Recently I got pretty annoyed with my Nagios notifications. Nagios was set to alert me when a service or host went offline and came back online. But, due to me hurrying through all of the configurations of setting up the hosts (time crunch) I kept the default notification intervals. Once a service/host went offline the notifications would start, then if the host stayed offline for more than 60 minutes it would alert me again. If a host/service was offline for more than an hour I would get tons of alerts. This became really bad when I had a hard drive on my backup server fill up beyond 80%, the alert never cleared, and I was out of the office for a week. So, for 7 days every hour I would get an email saying that my drive was 80% full.
After sitting through a presentation it hit me that I could change the notification intervals (fairly obvious, I know). I figured out where the configuration files were for both the hosts and the services. Once getting SSH’d into the Nagios XI box I moved to the
/usr/local/nagios/etc/hosts and /usr/local/nagios/etc/services directories.

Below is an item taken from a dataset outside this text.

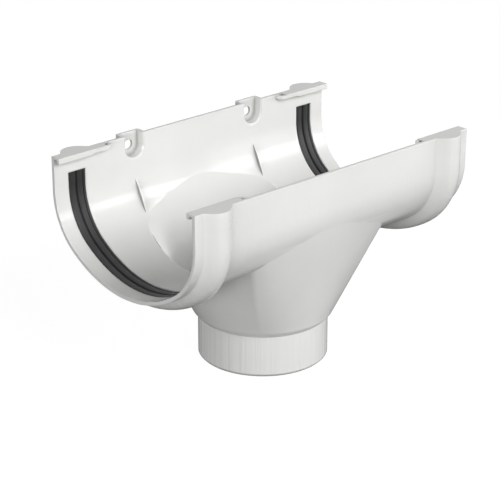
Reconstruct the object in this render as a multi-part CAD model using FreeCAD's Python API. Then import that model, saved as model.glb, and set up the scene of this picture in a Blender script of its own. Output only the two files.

All of the configuration files were saved in there. I went into my favorite editor and started making configuration changes. Editing the notification_interval item from 60 (every 60 minutes) to 0 (only when it goes offline).
After changing every host (about 100) manually I restarted my Nagios server and noticed that all of the changes went back. I then went back into the files and noticed this at the top:
# –DO NOT EDIT THIS FILE BY HAND–
# Nagios QL will overwrite all manual settings during the next update
That isn’t very helpful for me. I went to the Nagios forums and found some good information. I was notified that in order to make the configuration changes I needed to create a new folder for both the hosts and services. I made a folder hostsNew and servicesNew in the /usr/local/nagios directory and copied all of the configuration files into the new folders. I then ran a perl script that changed all of the “60” to “0”
perl -pi -e “s/60/0/g;” *.cfg
This went through and did a search/replace on all of the 60’s in the files.
**** Be very careful that none of your hosts or services have other 60’s in them, it will replace those****
This posed a problem to me because all of my IP Addresses were 10.160.16.*, meaning they all changed to 10.10.16.*, therefore I made another script of:
perl -pi -e “s/10.10.16/10.160.16/g;” *.cfg
That took all of the second octets that I had changed from 160 to 10 back to 160.
Once that was taken care of I had to re-import all of the new configuration files into the correct place. This was done by: going to the “configure” tab, “Core Configuration Manager”, “Tools” on the left side, “Import Config Files” and select the files that were just edited. This will import the new files into the correct places with the right changes.
configure -> CCM -> Tools -> Import config files
Now if you’re anything like me, you got to the end of the article and got very confused. Restarting the server doesn’t work. After some research online, I found that I needed to update the configuration files after uploading.
Since you’re already int he CCM you need to select “Write Config Files” under the tools section.
Once in that section, select “Write” then “Verify” then “Restart” for the changes to get written to the database. Once the server has rebooted, you should have updated config files.